* Problem to work on:
Using the material below, work out how many lines contain the word "write". Reply with the number and nothing more.

* Provided records:
------------------------------------------------------------
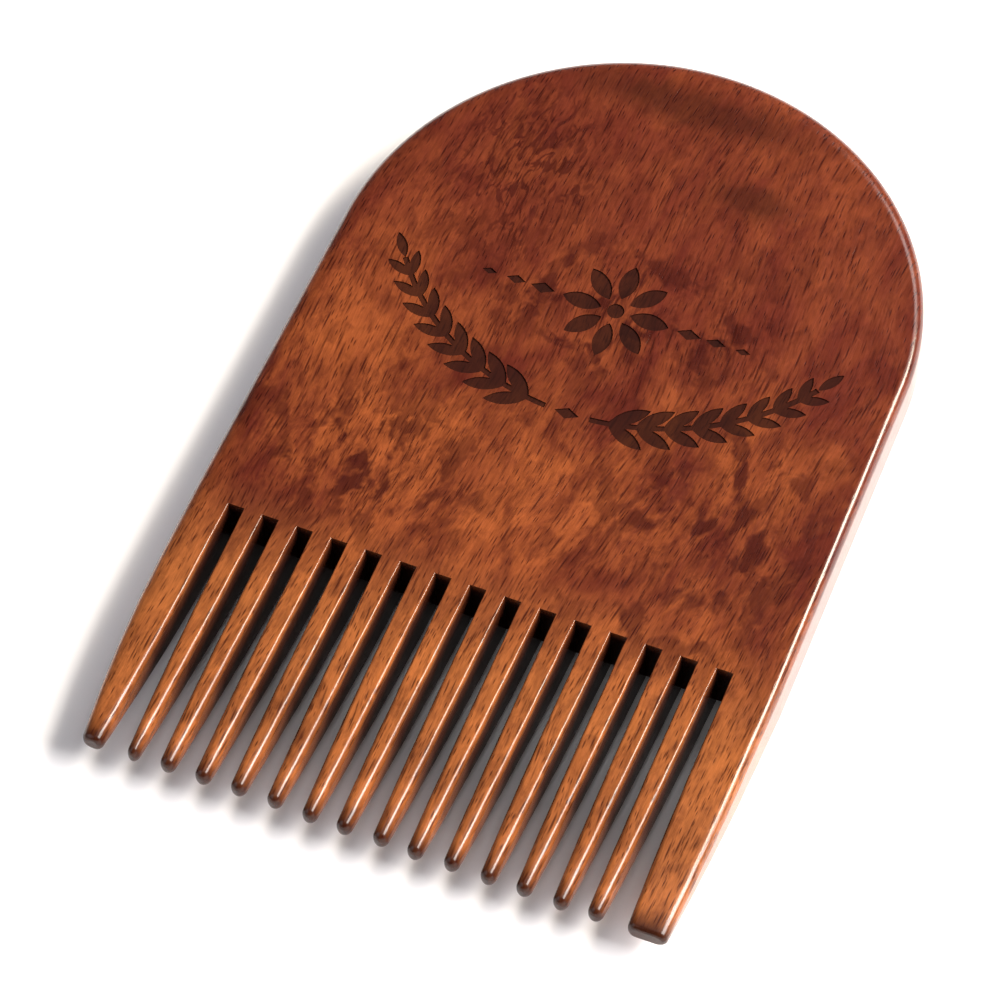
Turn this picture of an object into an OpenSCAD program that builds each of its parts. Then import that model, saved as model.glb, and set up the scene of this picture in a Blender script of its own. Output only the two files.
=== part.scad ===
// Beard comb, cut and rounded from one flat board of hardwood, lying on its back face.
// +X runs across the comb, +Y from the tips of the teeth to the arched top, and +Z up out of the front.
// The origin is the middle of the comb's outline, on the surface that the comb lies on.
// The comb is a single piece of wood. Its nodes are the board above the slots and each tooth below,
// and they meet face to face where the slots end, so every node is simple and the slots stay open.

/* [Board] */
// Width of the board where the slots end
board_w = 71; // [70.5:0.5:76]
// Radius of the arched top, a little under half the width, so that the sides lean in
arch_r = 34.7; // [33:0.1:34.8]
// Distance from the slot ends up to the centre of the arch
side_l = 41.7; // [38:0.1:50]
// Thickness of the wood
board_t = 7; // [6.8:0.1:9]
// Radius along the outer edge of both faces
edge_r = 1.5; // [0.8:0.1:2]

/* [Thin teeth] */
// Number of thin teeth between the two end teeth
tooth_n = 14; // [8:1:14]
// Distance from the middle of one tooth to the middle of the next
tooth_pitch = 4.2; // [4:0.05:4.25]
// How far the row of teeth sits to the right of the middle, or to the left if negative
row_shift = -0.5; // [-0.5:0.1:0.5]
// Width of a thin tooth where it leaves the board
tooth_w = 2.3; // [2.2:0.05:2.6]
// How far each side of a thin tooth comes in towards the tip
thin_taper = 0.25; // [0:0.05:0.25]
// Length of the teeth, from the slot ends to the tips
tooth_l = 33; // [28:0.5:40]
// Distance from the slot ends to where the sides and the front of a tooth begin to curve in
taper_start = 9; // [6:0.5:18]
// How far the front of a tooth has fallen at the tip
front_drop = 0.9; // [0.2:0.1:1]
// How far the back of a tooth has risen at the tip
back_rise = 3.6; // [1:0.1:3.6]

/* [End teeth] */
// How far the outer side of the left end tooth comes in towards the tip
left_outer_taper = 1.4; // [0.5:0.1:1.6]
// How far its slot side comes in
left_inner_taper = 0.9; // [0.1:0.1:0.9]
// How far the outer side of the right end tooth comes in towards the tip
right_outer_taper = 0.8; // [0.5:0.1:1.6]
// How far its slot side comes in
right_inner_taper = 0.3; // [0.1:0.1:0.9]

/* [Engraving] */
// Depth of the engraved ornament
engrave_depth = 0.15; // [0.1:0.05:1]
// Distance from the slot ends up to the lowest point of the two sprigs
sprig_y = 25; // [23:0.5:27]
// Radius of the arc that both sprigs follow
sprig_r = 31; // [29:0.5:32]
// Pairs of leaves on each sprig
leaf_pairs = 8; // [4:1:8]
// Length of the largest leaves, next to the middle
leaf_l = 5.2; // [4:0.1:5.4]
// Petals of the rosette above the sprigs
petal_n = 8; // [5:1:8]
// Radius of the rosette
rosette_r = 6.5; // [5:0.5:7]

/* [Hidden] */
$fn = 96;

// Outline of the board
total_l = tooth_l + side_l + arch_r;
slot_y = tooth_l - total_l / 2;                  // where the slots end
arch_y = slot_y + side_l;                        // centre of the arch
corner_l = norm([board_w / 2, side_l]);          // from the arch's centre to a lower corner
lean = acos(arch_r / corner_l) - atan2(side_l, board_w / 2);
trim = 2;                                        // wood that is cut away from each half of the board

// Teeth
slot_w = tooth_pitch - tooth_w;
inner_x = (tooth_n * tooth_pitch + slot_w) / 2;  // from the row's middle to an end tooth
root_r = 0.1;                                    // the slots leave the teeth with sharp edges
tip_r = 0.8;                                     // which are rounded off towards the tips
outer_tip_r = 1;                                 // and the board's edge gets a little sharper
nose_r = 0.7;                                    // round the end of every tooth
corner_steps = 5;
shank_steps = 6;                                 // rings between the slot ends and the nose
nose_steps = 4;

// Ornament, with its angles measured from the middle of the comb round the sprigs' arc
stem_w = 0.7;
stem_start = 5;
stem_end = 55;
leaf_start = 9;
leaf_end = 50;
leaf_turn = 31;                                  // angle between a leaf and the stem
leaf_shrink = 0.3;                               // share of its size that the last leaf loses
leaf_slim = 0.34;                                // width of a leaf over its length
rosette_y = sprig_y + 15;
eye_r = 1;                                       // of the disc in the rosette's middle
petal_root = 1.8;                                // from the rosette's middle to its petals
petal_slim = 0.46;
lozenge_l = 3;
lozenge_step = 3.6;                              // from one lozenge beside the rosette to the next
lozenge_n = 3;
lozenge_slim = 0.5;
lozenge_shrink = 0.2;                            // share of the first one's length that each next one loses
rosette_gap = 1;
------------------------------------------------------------
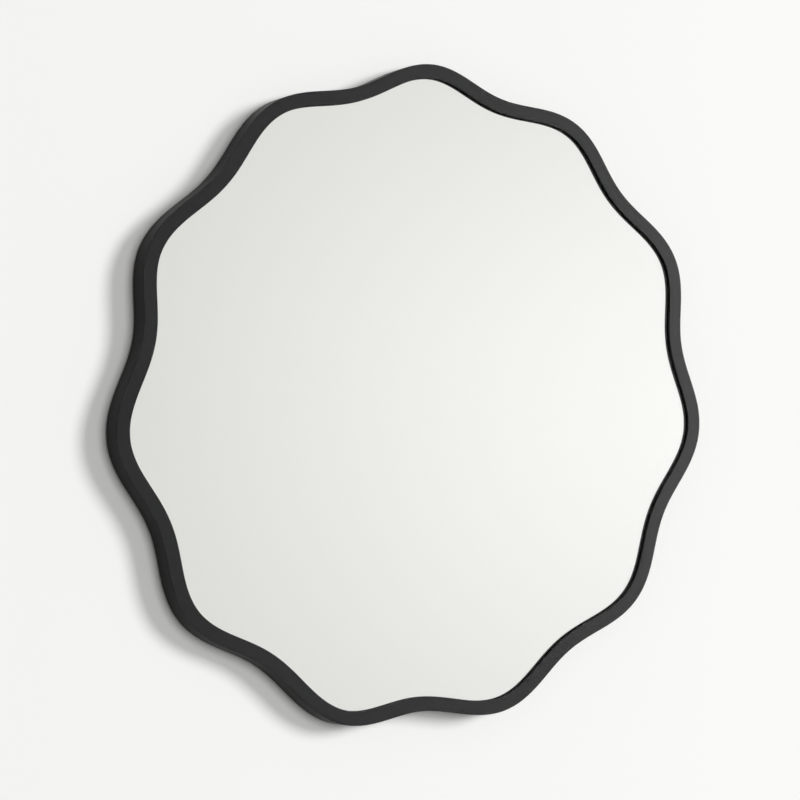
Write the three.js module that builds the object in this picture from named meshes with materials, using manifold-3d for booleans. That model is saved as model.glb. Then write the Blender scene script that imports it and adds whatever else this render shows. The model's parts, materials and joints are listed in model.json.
------------------------------------------------------------
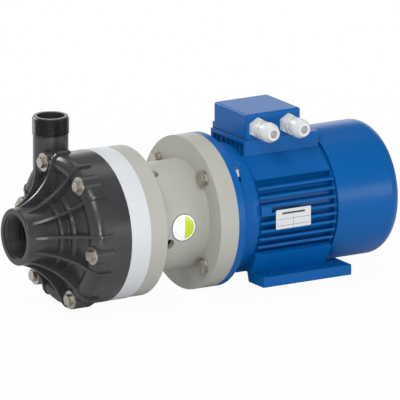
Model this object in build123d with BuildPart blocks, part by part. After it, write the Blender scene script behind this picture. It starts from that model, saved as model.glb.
------------------------------------------------------------
* Solution for this problem:
2